The NBA playoffs begin Saturday without the Timberwolves for the ninth consecutive season or a guy named Kobe Bryant, but not without its usual share of compelling story lines.
In the East, the defending champion Miami Heat is clearly the team to beat, no matter how much commotion the New York Knicks' late-season surge created in Gotham. What else can you say about a team that's already won one title and has lost only two games since Feb. 1?
In the West, five teams won 56 or more regular-season games, the kind of parity that could make even a first-round series between Memphis and the Los Angeles Clippers one for the ages.
Even the No. 1 vs. 8 series pitting Oklahoma City and Houston reunites Rockets star James Harden with the team that traded him away mostly for salary-cap reasons last fall, and the 2 vs. 7 series offers a Los Angeles Lakers team without injured Bryant in the unexpected role as underdogs against four-time champion San Antonio.
Here are five questions that will have an impact on this year's playoffs.
Five questions
1. What's it going to take to beat the Heat?
Sounds like a silly question here in Minnesota in any number of ways, doesn't it?

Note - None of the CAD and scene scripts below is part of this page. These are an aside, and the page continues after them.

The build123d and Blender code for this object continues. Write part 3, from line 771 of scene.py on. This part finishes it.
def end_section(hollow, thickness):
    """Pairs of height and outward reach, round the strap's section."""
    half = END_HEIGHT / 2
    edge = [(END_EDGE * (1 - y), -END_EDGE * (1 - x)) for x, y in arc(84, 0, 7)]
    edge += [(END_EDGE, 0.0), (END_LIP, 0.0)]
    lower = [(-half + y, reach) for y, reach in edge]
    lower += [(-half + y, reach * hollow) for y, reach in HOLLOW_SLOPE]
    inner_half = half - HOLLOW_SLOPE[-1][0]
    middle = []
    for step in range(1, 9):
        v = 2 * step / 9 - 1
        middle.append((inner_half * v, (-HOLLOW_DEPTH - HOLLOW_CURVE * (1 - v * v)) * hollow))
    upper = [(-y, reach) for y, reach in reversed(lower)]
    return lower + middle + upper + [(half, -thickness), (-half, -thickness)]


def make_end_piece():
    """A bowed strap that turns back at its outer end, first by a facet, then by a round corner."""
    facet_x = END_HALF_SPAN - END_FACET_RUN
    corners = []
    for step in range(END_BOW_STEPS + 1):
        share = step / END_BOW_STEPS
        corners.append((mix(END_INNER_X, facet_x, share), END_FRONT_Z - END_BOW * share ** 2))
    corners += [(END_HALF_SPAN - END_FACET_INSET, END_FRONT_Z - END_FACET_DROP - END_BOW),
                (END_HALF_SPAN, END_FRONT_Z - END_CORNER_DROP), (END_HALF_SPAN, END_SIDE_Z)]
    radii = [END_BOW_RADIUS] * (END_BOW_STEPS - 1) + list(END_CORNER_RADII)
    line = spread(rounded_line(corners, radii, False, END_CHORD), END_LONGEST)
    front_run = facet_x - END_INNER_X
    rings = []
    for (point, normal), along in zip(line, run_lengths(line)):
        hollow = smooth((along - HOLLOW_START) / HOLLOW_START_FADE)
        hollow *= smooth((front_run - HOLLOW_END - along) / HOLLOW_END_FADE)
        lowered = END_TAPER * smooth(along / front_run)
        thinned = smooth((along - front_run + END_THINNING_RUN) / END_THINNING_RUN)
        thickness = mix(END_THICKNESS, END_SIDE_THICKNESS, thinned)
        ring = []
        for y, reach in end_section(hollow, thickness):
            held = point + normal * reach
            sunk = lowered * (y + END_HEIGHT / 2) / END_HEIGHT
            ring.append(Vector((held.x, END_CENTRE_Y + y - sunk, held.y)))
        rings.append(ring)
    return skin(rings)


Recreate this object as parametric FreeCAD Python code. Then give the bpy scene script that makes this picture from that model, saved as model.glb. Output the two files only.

Usually it takes a big ol' parasol or one of those misting machines, but in this case, judging from the season's final three months, it sure looks like it's going to take a whole lot more than that.
LeBron James might win both league MVP and Defensive Player of the Year if voters were honest with themselves. Instead, he'll probably have to settle for his third MVP, another All-NBA first-team designation and his second championship ring.